**Exercise task:** Transcribe word for word only the span whose first line is the one with "BODIES = [make_ball_shell(), make_valve_seat(), make_air_plug()]" and whose last line is the one with "obj.matrix_world = Matrix.Identity(4)"; both of those lines belong to it.

**Data shown:**
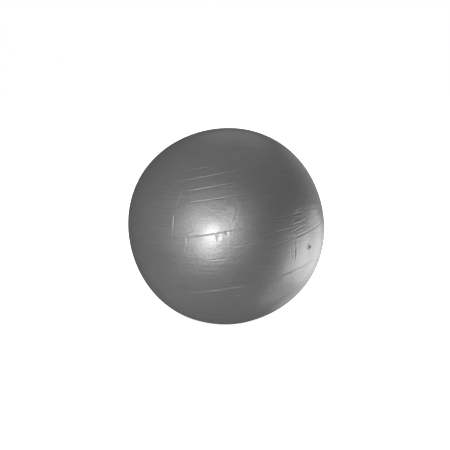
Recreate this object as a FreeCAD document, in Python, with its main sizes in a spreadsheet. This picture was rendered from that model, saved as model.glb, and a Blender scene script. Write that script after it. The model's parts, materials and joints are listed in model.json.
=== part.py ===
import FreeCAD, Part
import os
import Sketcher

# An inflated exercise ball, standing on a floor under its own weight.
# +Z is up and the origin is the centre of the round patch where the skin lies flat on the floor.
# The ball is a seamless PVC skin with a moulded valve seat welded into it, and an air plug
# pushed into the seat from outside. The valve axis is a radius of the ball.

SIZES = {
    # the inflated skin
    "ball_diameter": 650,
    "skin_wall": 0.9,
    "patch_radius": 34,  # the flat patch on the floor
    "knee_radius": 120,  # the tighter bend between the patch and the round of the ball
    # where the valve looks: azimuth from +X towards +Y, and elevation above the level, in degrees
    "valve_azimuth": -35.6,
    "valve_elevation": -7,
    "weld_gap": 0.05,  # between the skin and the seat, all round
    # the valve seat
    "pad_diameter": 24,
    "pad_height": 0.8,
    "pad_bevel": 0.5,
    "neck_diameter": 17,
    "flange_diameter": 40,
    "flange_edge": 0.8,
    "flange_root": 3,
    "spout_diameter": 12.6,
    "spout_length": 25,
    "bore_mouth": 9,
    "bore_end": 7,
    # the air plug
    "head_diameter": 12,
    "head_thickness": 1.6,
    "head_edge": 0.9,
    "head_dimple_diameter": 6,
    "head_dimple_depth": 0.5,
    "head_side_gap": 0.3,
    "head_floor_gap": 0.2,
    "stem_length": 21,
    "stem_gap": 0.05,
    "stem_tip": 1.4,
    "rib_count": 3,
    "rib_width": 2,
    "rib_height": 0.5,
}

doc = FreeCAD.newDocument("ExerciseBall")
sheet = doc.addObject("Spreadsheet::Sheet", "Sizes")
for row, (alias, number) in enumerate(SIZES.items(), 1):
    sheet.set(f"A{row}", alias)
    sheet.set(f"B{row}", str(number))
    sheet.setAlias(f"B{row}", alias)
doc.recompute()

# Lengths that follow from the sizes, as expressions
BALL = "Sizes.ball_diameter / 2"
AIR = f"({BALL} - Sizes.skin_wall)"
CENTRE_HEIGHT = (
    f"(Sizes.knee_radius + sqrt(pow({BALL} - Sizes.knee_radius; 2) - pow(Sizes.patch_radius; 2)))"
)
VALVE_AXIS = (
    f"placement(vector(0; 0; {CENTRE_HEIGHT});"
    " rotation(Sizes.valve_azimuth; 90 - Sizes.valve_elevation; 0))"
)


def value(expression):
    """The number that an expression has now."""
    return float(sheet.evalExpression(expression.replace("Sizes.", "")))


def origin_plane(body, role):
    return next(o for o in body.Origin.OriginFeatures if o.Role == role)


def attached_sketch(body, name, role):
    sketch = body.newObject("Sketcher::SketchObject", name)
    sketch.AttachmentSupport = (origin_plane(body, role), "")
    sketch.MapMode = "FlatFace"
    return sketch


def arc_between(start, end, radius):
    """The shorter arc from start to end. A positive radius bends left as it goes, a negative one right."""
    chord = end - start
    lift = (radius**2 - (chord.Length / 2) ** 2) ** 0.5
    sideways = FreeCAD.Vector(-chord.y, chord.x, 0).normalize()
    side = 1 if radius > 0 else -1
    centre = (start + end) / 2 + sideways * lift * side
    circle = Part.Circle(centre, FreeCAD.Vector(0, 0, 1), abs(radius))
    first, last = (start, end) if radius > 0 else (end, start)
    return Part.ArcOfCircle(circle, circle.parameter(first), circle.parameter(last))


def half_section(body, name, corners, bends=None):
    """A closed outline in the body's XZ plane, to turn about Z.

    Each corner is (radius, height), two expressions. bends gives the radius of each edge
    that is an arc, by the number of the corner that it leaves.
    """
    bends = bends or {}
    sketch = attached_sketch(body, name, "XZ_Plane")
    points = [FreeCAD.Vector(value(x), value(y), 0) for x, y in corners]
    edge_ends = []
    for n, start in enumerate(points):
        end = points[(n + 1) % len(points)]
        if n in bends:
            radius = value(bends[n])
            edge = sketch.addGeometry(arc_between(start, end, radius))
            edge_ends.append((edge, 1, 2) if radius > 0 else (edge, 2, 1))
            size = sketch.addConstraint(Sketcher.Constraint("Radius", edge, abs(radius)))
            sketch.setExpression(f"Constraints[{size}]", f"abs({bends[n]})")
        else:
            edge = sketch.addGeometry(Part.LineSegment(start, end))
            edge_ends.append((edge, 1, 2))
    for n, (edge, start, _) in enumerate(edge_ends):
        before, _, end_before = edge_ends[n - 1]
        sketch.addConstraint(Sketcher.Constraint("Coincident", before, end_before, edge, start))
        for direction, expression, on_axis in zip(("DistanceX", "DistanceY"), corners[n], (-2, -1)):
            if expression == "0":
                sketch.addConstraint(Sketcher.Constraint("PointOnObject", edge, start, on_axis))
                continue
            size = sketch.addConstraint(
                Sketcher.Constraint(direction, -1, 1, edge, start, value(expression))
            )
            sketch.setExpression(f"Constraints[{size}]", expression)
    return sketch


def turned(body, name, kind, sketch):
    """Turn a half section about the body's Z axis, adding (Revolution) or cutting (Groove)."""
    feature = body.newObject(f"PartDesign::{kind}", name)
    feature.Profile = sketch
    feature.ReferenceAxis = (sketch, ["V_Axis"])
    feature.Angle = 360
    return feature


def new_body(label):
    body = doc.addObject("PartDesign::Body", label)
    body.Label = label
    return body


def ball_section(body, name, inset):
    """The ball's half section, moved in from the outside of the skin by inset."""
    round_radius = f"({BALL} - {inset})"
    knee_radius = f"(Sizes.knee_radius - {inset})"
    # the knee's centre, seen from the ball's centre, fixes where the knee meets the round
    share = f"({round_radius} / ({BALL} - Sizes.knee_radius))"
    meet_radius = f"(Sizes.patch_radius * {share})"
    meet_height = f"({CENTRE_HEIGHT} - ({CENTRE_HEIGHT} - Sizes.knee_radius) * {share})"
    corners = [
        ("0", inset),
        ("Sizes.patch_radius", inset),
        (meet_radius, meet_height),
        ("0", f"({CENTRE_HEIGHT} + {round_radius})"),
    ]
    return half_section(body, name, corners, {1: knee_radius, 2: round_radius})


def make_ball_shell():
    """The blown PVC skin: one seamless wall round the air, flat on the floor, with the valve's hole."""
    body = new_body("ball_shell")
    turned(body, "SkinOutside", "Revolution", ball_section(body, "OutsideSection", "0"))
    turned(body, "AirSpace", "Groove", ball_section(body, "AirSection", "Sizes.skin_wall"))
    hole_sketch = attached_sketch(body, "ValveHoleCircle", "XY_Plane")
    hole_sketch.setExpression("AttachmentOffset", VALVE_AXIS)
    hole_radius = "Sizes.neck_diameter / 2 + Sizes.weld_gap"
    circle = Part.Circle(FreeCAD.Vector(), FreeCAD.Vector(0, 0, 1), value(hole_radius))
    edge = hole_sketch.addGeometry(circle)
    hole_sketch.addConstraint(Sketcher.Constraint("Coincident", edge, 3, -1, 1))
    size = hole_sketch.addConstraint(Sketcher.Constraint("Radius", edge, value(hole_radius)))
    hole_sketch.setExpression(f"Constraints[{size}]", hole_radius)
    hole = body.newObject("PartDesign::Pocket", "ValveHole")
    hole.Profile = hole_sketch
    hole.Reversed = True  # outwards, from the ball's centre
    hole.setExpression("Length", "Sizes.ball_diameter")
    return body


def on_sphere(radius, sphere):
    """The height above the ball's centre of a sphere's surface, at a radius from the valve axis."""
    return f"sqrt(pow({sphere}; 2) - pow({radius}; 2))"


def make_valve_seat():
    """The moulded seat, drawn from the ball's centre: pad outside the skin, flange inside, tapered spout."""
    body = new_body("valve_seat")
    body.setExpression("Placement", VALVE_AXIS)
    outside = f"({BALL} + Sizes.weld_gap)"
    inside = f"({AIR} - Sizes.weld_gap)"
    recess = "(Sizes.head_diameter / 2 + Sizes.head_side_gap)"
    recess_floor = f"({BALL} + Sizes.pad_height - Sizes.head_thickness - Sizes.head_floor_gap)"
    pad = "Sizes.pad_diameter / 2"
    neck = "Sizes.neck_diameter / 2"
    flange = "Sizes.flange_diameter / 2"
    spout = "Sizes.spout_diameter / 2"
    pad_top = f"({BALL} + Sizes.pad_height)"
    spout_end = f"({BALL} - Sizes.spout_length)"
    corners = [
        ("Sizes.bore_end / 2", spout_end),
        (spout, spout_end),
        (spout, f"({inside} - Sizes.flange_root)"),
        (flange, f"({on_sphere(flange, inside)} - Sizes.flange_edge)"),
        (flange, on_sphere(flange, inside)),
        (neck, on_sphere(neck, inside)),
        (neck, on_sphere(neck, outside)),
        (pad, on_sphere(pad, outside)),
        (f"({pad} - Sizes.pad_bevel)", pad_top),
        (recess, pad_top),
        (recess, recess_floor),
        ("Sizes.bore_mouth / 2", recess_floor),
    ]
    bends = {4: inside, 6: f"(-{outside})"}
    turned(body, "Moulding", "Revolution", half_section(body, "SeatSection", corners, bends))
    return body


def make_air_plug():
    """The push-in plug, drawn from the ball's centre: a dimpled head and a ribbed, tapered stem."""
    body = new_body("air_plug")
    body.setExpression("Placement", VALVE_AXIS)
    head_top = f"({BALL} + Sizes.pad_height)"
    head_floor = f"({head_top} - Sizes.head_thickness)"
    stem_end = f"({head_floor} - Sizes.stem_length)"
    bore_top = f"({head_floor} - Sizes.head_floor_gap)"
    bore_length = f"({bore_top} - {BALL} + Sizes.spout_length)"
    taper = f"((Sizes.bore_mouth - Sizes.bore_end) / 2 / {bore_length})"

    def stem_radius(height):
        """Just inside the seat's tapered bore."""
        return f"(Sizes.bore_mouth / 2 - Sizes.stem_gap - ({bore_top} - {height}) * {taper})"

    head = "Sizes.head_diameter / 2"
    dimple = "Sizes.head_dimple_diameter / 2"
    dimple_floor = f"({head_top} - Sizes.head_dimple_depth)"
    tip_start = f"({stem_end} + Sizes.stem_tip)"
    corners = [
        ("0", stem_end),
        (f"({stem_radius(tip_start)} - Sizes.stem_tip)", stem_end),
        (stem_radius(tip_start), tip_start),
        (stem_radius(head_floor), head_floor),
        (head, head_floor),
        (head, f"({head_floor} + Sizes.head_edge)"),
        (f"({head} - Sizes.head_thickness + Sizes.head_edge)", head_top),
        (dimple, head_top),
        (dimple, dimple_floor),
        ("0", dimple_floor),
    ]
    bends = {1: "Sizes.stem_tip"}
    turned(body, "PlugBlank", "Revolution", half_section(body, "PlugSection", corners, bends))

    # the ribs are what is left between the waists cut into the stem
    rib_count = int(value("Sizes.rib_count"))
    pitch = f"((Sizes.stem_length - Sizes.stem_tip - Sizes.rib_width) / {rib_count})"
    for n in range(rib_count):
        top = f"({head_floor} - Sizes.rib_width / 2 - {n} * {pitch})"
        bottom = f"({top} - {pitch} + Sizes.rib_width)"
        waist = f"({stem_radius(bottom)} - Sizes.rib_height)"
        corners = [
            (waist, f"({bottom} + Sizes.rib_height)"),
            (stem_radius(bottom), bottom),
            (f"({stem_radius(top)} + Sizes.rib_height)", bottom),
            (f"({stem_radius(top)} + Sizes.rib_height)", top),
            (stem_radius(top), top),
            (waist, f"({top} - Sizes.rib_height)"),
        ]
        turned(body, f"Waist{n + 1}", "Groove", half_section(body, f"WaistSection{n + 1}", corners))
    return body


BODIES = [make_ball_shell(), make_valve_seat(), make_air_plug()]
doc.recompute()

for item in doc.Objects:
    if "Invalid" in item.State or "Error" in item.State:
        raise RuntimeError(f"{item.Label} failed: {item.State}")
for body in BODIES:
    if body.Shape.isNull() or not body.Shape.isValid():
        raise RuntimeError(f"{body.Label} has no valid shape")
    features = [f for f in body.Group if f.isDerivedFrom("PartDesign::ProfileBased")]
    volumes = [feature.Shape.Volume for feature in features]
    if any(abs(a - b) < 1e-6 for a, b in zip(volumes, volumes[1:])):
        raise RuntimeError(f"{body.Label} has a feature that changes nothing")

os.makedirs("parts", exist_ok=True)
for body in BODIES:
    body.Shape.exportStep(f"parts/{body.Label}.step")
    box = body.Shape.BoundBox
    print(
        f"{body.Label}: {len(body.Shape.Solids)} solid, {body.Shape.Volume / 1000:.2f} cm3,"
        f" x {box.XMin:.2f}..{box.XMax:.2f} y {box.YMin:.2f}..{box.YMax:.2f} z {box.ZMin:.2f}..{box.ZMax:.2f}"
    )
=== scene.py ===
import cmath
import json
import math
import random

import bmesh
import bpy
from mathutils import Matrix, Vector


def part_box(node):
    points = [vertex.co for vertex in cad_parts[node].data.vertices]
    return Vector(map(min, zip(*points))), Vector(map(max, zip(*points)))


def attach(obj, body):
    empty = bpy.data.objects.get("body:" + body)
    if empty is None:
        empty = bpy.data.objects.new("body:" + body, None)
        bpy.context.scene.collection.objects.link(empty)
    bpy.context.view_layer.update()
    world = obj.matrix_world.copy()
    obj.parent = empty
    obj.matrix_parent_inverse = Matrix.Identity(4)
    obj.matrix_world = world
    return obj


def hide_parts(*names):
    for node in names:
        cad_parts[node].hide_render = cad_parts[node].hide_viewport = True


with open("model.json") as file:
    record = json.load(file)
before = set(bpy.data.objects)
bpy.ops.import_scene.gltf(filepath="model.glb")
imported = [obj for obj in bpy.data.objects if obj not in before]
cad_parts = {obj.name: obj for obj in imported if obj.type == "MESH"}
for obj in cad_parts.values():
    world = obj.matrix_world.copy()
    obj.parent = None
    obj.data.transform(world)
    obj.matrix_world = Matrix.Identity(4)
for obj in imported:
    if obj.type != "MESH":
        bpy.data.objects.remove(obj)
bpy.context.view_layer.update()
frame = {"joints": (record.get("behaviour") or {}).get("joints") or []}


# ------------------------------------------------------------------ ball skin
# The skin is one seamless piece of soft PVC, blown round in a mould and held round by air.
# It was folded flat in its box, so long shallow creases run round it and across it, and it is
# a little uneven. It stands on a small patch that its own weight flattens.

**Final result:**
BODIES = [make_ball_shell(), make_valve_seat(), make_air_plug()]
doc.recompute()

for item in doc.Objects:
    if "Invalid" in item.State or "Error" in item.State:
        raise RuntimeError(f"{item.Label} failed: {item.State}")
for body in BODIES:
    if body.Shape.isNull() or not body.Shape.isValid():
        raise RuntimeError(f"{body.Label} has no valid shape")
    features = [f for f in body.Group if f.isDerivedFrom("PartDesign::ProfileBased")]
    volumes = [feature.Shape.Volume for feature in features]
    if any(abs(a - b) < 1e-6 for a, b in zip(volumes, volumes[1:])):
        raise RuntimeError(f"{body.Label} has a feature that changes nothing")

os.makedirs("parts", exist_ok=True)
for body in BODIES:
    body.Shape.exportStep(f"parts/{body.Label}.step")
    box = body.Shape.BoundBox
    print(
        f"{body.Label}: {len(body.Shape.Solids)} solid, {body.Shape.Volume / 1000:.2f} cm3,"
        f" x {box.XMin:.2f}..{box.XMax:.2f} y {box.YMin:.2f}..{box.YMax:.2f} z {box.ZMin:.2f}..{box.ZMax:.2f}"
    )
=== scene.py ===
import cmath
import json
import math
import random

import bmesh
import bpy
from mathutils import Matrix, Vector


def part_box(node):
    points = [vertex.co for vertex in cad_parts[node].data.vertices]
    return Vector(map(min, zip(*points))), Vector(map(max, zip(*points)))


def attach(obj, body):
    empty = bpy.data.objects.get("body:" + body)
    if empty is None:
        empty = bpy.data.objects.new("body:" + body, None)
        bpy.context.scene.collection.objects.link(empty)
    bpy.context.view_layer.update()
    world = obj.matrix_world.copy()
    obj.parent = empty
    obj.matrix_parent_inverse = Matrix.Identity(4)
    obj.matrix_world = world
    return obj


def hide_parts(*names):
    for node in names:
        cad_parts[node].hide_render = cad_parts[node].hide_viewport = True


with open("model.json") as file:
    record = json.load(file)
before = set(bpy.data.objects)
bpy.ops.import_scene.gltf(filepath="model.glb")
imported = [obj for obj in bpy.data.objects if obj not in before]
cad_parts = {obj.name: obj for obj in imported if obj.type == "MESH"}
for obj in cad_parts.values():
    world = obj.matrix_world.copy()
    obj.parent = None
    obj.data.transform(world)
    obj.matrix_world = Matrix.Identity(4)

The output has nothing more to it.